Alright, so the glasses are neat, and we've all expected talking computers for a while now, but a food replicator? Come on, you're joking, right?
Not according to NASA, who has authorized a $125,000 grant to further research and development of a machine that will create food, actual dishes like pizza, out of seemingly nothing.
In the Star Trek series starting with The Next Generation, which premiered in 1987 and was set in the 2360's (about 100 years after the original series), every crewmember had a niche in a wall of their quarters that contained a Food Replicator. The device had a computer interface so that you could offer voice commands, and whatever food or beverage your requested would materialize within the recession in seconds. The concept was that technology had advanced to the point where basic molecules could be stored and then converted into complex systems, including organic matter, according to preset patterns.
Such a device has actually been invented by Anjan Contractor, a mechanical engineer, and currently works with limited capability.
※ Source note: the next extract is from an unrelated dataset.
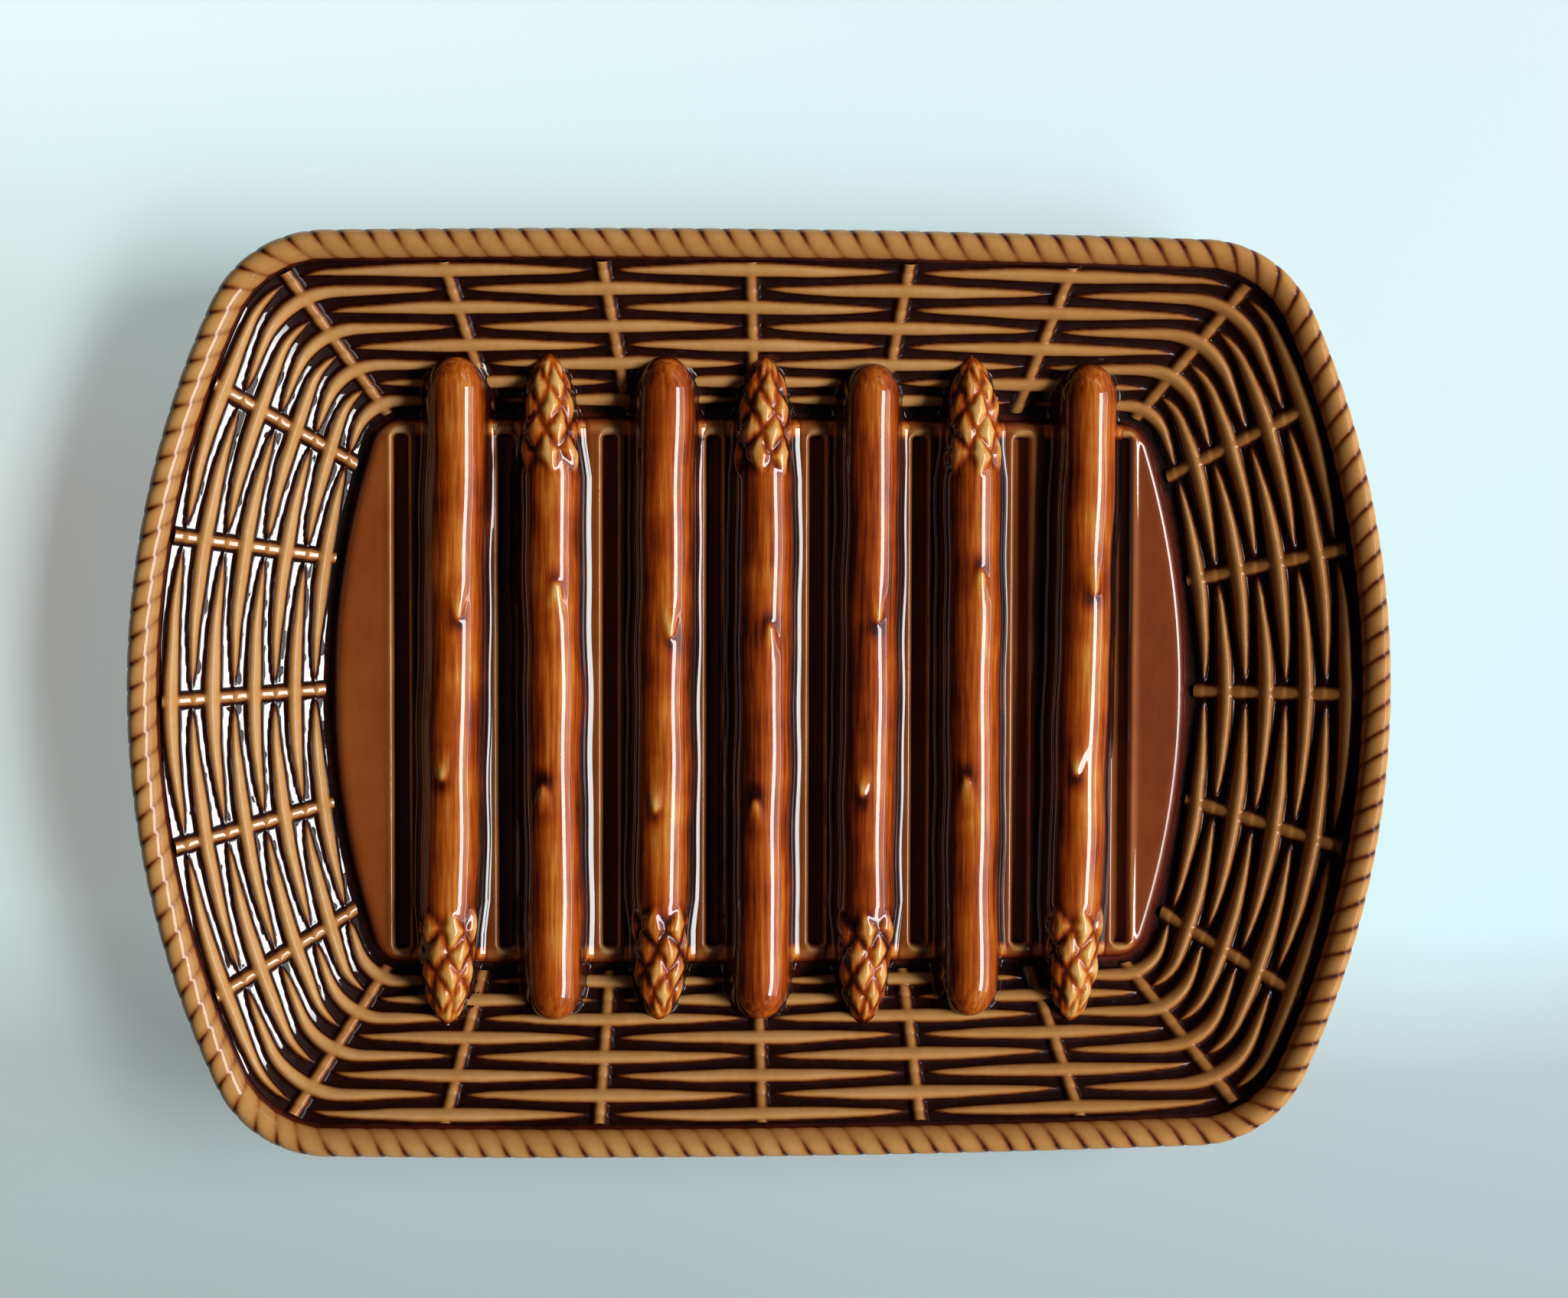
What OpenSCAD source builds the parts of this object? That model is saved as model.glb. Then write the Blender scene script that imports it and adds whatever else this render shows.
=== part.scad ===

Actually, it's an interesting take on the rapidly developing 3D Printer. Instead of ink, the device is fitted with cartridges that contain substances like proteins, carbs, sugars and other building blocks. The "universal food synthesizer" will have proprietary hardware but open source software, allowing developers to create whatever recipes and concoctions they wish. It's appealing to NASA because the cartridges literally last decades, allowing space flights all the way to Mars to remain fed.
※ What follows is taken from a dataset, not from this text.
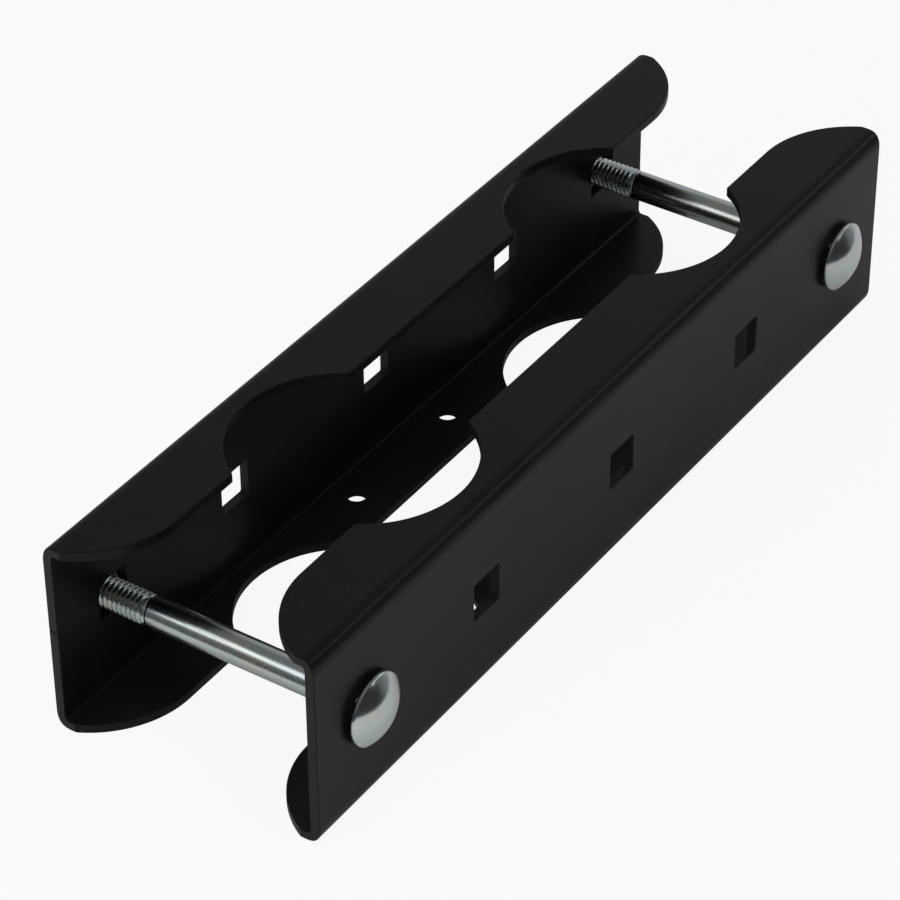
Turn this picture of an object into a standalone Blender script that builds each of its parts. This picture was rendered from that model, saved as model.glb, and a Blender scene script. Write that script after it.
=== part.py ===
"""Two-channel pole clamp of a CPU holder.

Two equal bent-steel channels face each other and are drawn together by two
carriage bolts, one at each end. Each flange has two round cutouts, so that two
upright round poles are gripped between the channels.

Axes: X across the clamp, along the bolts; Y along the channels; Z up.
The origin is the bottom centre of the whole object's bounding box.
"""

import math

import bmesh
import bpy
from mathutils import Vector

# Channels: one pressing, used twice
CHANNEL_LENGTH = 0.300
CHANNEL_HEIGHT = 0.063
FLANGE_DEPTH = 0.024          # from the web's outer face to the flange's free edge
SHEET = 0.003
BEND_RADIUS = 0.004           # on the outside of the bend
CLAMP_WIDTH = 0.088           # between the outer faces of the two webs

# Holes and cutouts, all placed from the middle of the channel's length
CUTTER_RADIUS = 0.03175       # one radius for the pole cutouts and the end corners
POLE_OFFSET = 0.070           # along Y, also the place of the outer free square holes
POLE_DEPTH = 0.040            # from the web's outer face to the cutout's centre
CORNER_RUN = 0.0285           # length along Y that each end corner takes off the flange
BOLT_OFFSET = 0.126           # along Y
SQUARE_HOLE = 0.0124
SCREW_HOLE_RADIUS = 0.00325
SCREW_HOLE_OFFSET = 0.024     # along Y, in the lower flange only

# Carriage bolt, 3/8 inch with a coarse thread of 16 turns to the inch
PITCH = 0.0015875
CREST_RADIUS = 0.00475
ROOT_RADIUS = 0.00385
SHANK_RADIUS = 0.00455
THREAD_TURNS = 19
NECK_WIDTH = 0.0096
NECK_LENGTH = 0.0055
HEAD_RADIUS = 0.0109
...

And last but not least, there's development of a device that actually includes many of the functions of the Star Trek Tricorder. The Tricorder was a scientific measuring device that could scan an area and report back analysis and record data. We already have a lot of these capabilities in our iPhones and other devices. However, what's being developed now is a version of what many would call a Medical Tricorder. On Star Trek, there were several variants of the Tricorder, designed for specific applications. The Medical Tricorder was obviously designed to scan people and help a physician quickly determine things like broken bones, disease, blood clots and more.
Scout, a device designed by Scanadu, will scan your vital signs, temperature, ECG, heart rate, oximetry and stress just by placing the devise against your skin. The scan results are then sent to your smartphone for recording and analysis.
Scanadu also has developed a separate test that one can use to take a saliva or urine sample, and then simply photograph the sample with your smartphone and analyze the results with their app. It doesn't seem far-fetched that someday soon, we'll see Medical iPhones, or something similar, that are build specifically for the medical industry and have these kinds of capabilities built in - additional sensors and inputs that the average smartphone wouldn't need.
There are certainly many people who were never fans of Star Trek and have never understood why so many others are obsessed. Yet the show is arguably the most successful franchise ever imagined, with six television series, now twelve films, dozens of annual conventions and countless books and other merchandise. That's due in large part to the strength of the stories and characters, but it's also due to the fact that all of the technology in the series and films is not as fantastical as you might think. The creators and writers tried to imagine what our own world and technology would be like hundreds of years from now. Considering how quickly we're developing, it sure looks like we're ahead of the pace.
So soon, you'll be able to ask Google for Tea, Earl Grey, Hot, and watch as Google sends your order to the printer.